Sandro Ruotolo receives the Daphne Caruana Galizia award

 

 

Journalist and activist Manuel Delia told those gathered that journalist Sandro Ruotolo who is a veteran with Il Messaggiero, Rai and in Michele Santoro’s programme and nowadays working for fanpage.it, received the Daphne Caruana Galizia award during the Journalism Festival organised at Ronchi dei Legionari by civil society NGO Leali delle Notizie. Ruotolo is one of the journalists living under protection, due to the continuous threats from the Italian mafia.

Delia observed that unlike Malta, the Italian state protect its journalists and this is enshrined in Article 21 of its Constitution. Delivering Ruotolo’s message to the actvisits gathered, Delia explained that the Italian journalist appealed to his Local Council of Ronchi to adopt Article 21 of the Italian Constitution as a principle. During his appeal, Delia added, Ruotolo told the Local Council that based on this principle, the Local Council should give the keys of the city of Ronchi to Matthew Caruana Galizia, whom he described as a living symbol of the fight for freedom of expression. Delia remarked that he was touched by the appeal, and that maybe he should pitch the same appeal to Valletta and Mosta local councils, as they are duty bound to protect the freedom of expression and democracy.

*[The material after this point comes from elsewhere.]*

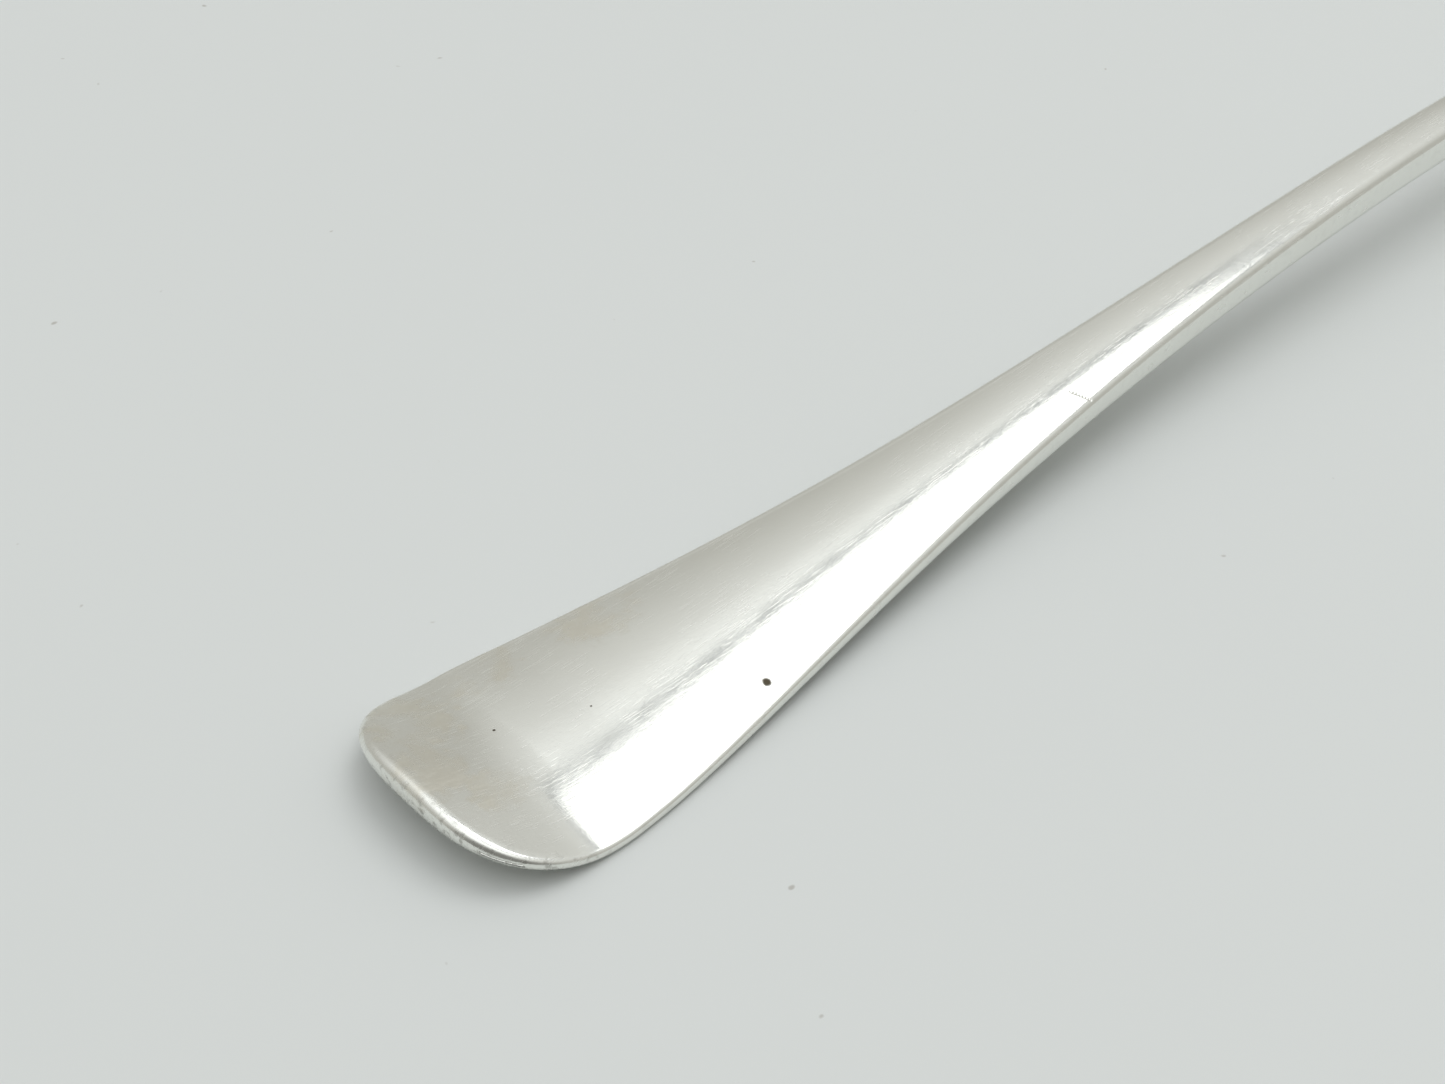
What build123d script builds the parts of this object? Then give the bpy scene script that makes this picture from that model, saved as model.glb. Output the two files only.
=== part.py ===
from build123d import *
import math
import os

# Long-handled silver spoon, millimetres. It lies face up: +X runs from the
# turned-up handle end to the bowl, +Z is up, and y = 0 is its mirror plane.
# Every x below is measured from the handle end until the last step.

# ---- overall sizes ----
LENGTH = 280.0          # handle end to bowl tip
BOWL_LENGTH = 50.0
BOWL_WIDTH = 31.0
BOWL_DEPTH = 9.2        # rim to underside, outside
END_WIDTH = 21.2        # the spatulate end at its widest

# ---- handle ----
STEM_WIDTH = 4.2        # at the slimmest
HEEL_WIDTH = 6.4        # where the stem meets the bowl
END_THICK = 2.3         # along the ridge, at the end
STEM_THICK = 4.0
END_CROWN = 1.5         # fall from ridge to edge, at the end
STEM_CROWN = 0.35
CROWN_RUN = 75.0        # crown dies away over this length
RIDGE_SOFTNESS = 0.9    # share of the half-width rounded over at the ridge
TIP_LENGTH = 10.5       # end outline runs round within this length
TIP_SQUARENESS = 3.0    # 2 is an ellipse, higher is squarer
FLARE = 40.0            # how slowly the end narrows to the stem
FLARE_POWER = 1.37
TURN_UP_ANGLE = 19.0    # degrees, at the end
FOLD_X = 8.0            # where the end turns up
FOLD_SOFTNESS = 1.0
REST_X = 13.0           # the handle touches the table here
STEM_LIFT = 6.9         # underside height of the stem
LIFT_RUN = 113.0        # length over which the stem rises
LIFT_POWER = 1.45
WEAR = 0.05             # metal worn off where it rests

# ---- bowl ----
SHEET = 1.2
WIDEST_FROM_HEEL = 21.0
BOWL_BULGE = 13.0       # vertical half-axis of the egg the bowl is cut from
BOWL_WEAR = 0.09

# ---- drop on the bowl's back ----
DROP_LENGTH = 15.0
DROP_END_WIDTH = 3.0
DROP_THICK = 0.9


def smooth(t):
    t = min(max(t, 0.0), 1.0)
    return 3 * t * t - 2 * t ** 3


HEEL_X = LENGTH - BOWL_LENGTH
BLANK_END = HEEL_X + WIDEST_FROM_HEEL / 2


def to_stem(x):
    return smooth((x - 10) / 120)


def half_width(x):
    """Half-width of the handle beyond its rounded end."""
    run = max(x - TIP_LENGTH, 0)
    stem = STEM_WIDTH / 2
    flare = (END_WIDTH / 2 - stem) * math.exp(-(run / FLARE) ** FLARE_POWER)
    heel = (HEEL_WIDTH - STEM_WIDTH) / 2 * smooth((x - HEEL_X + 45) / 45)
    return stem + flare + heel


def underside(x):
    """Height of the handle's flat underside above the table."""
    rise = math.sin(math.pi / 2 * min(max((x - REST_X) / LIFT_RUN, 0), 1))
    fold = FOLD_SOFTNESS * math.log1p(math.exp((FOLD_X - x) / FOLD_SOFTNESS))
    turned = math.tan(math.radians(TURN_UP_ANGLE)) * fold
    meet = BOWL_DEPTH - STEM_THICK - STEM_LIFT + WEAR
    fall = meet * smooth((x - REST_X - LIFT_RUN) / (HEEL_X - REST_X - LIFT_RUN))
    return STEM_LIFT * rise ** LIFT_POWER + turned + fall - WEAR


def thickness(x):
    return END_THICK + (STEM_THICK - END_THICK) * to_stem(x)


def crown(share):
    """Fall of the face from ridge (0) to edge (1): two flats, soft ridge."""
    k = RIDGE_SOFTNESS
    return (math.hypot(1, share / k) - 1) / (math.hypot(1, 1 / k) - 1)


def blank_section(x):
    """Section of the forged blank, a little wider than the finished handle."""
    w = half_width(x)
    wide = 1.06 * w + 0.3
    z0, t = underside(x), thickness(x)
    c = END_CROWN + (STEM_CROWN - END_CROWN) * smooth((x - 10) / CROWN_RUN)
    tops = [(s * wide, z0 + t - c * crown(abs(s) * wide / w))
            for s in (1, 0.66, 0.33, 0, -0.33, -0.66, -1)]
    with BuildSketch(Plane(origin=(x, 0, 0), x_dir=(0, 1, 0),
                           z_dir=(1, 0, 0))) as section:
        with BuildLine():
            Polyline(tops[-1], (-wide, z0), (wide, z0), tops[0])
            Spline(*tops)
        make_face()
    return section.sketch


def end_outline():
    """Rounded-square end and long flared sides, seen from above."""
    w0 = END_WIDTH / 2
    power = 2 / TIP_SQUARENESS
    tip = []
    for i in range(17):
        a = math.pi * (i / 16 - 0.5)
        y = math.copysign(w0 * abs(math.sin(a)) ** power, a)
        tip.append((TIP_LENGTH * (1 - abs(math.cos(a)) ** power), y))
    tip[0], tip[-1] = (TIP_LENGTH, -w0), (TIP_LENGTH, w0)
    stations = [TIP_LENGTH + (BLANK_END - TIP_LENGTH) * (i / 16) ** 1.4
                for i in range(17)]
    side = [(x, half_width(x)) for x in stations]
    with BuildSketch() as plan:
        with BuildLine():
            Spline(*tip, tangents=((-1, 0), (1, 0)))
            Spline(*side, tangents=((1, 0), (1, 0)))
            Line(side[-1], (side[-1][0], -side[-1][1]))
            Spline(*[(x, -y) for x, y in side], tangents=((1, 0), (1, 0)))
        make_face()
    return plan.sketch


def egg(shrink):
    """Egg the bowl is cut from, its skin moved inward by shrink."""
    height = BOWL_BULGE - BOWL_WEAR - BOWL_DEPTH
    k = math.sqrt(1 - (height / BOWL_BULGE) ** 2)
    halves = []
    widest = HEEL_X + WIDEST_FROM_HEEL
    for length, side in ((WIDEST_FROM_HEEL, -1),
                         (BOWL_LENGTH - WIDEST_FROM_HEEL, 1)):
        ball = scale(Sphere(1), by=(length / k - shrink,
                                    BOWL_WIDTH / 2 / k - shrink,
                                    BOWL_BULGE - shrink))
        ball = Pos(widest, 0, BOWL_BULGE - BOWL_WEAR) * ball
        keep = Pos(widest + side * LENGTH / 2, 0, BOWL_DEPTH / 2) * Box(
            LENGTH, 2 * BOWL_WIDTH, BOWL_DEPTH)
        halves.append(ball & keep)
    return halves[0] + halves[1]


# ---- handle: flared blank trimmed to its outline ----
fold_stations = [FOLD_X + step for step in (-10, -7, -4, -2, 0, 2, 4, 7)]
stations = fold_stations + [
    FOLD_X + 11 + (HEEL_X - FOLD_X - 11) * (i / 12) ** 1.3 for i in range(13)]
stations.append(BLANK_END)
blank = loft([blank_section(x) for x in stations])
trim = extrude(end_outline(), 2 * (STEM_LIFT + STEM_THICK))
handle = blank & trim

# ---- bowl: raised shell with an even wall ----
outer = egg(0)
bowl = outer - egg(SHEET)

# The stem is scarfed to the bowl's outside and stops at its rim.
opening = extrude(Pos(0, 0, BOWL_DEPTH) * section(outer, Plane.XY.offset(
    BOWL_DEPTH - 0.01)).moved(Location((0, 0, -BOWL_DEPTH + 0.01))), LENGTH / 10)
handle = handle - outer - opening

# ---- drop: rounded tongue that carries the stem on to the bowl's back ----
drop_end = HEEL_X + DROP_LENGTH
with BuildSketch() as tongue:
    with BuildLine():
        a, b = HEEL_WIDTH / 2 - 0.4, DROP_END_WIDTH / 2
        Polyline((drop_end - b, -b), (HEEL_X - 1, -a), (HEEL_X - 1, a),
                 (drop_end - b, b))
        ThreePointArc((drop_end - b, b), (drop_end, 0), (drop_end - b, -b))
    make_face()
drop = extrude(tongue.sketch, BOWL_DEPTH - 1)
drop = (drop & egg(-DROP_THICK)) - outer - handle

# ---- row frame: centre of the footprint, on the table ----
os.makedirs("parts", exist_ok=True)
for name, solid in (("handle", handle), ("bowl", bowl), ("drop", drop)):
    placed = Pos(-LENGTH / 2, 0, 0) * solid
    box = placed.bounding_box()
    print(name, len(placed.solids()), round(placed.volume, 1),
          [round(v, 3) for v in (*box.min, *box.max)])
    export_step(placed, f"parts/{name}.step")
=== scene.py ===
import math
import bpy
import bmesh
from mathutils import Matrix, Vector


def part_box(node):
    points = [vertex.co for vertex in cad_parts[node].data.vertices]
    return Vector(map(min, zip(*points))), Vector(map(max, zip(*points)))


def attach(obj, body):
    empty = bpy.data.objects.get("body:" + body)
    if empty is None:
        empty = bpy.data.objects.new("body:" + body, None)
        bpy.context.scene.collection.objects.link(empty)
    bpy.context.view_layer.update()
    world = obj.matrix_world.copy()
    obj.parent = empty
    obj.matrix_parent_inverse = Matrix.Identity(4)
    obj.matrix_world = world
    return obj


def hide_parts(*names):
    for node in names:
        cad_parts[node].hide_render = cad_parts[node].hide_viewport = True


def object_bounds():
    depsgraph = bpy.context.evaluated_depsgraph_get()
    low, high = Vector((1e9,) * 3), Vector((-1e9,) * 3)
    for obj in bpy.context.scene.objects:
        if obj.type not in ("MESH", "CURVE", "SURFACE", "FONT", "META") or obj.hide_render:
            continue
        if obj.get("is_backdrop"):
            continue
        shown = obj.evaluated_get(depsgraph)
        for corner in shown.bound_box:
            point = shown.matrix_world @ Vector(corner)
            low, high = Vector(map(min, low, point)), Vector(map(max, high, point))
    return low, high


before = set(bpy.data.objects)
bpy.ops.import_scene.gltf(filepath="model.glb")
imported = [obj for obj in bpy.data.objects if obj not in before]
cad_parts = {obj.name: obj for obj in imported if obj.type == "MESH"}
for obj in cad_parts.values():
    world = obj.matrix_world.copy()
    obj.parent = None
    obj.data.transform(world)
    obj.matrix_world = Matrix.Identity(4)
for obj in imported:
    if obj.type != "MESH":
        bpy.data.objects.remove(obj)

low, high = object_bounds()
scene = bpy.context.scene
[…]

However, Delia continued that Ruotolo’s appeal reminded him the meaning of “citizenship” saying that while the city of Ronchi is not giving Italian citizenship to Caruana Galizia, it is recognising in him the freedoms that emanate from the Italian Constitution. Delia reflected on the Maltese Constitution which protects media freedom, however he contrasted it to what the state does saying that it “controls journalists either through adverts or employs them or threatens them with libel suits in Malta or elsewhere, while the state left one of us die in a car bomb and now does not want to open a public inquiry to determine whether the state could have done more to protect the journalist”.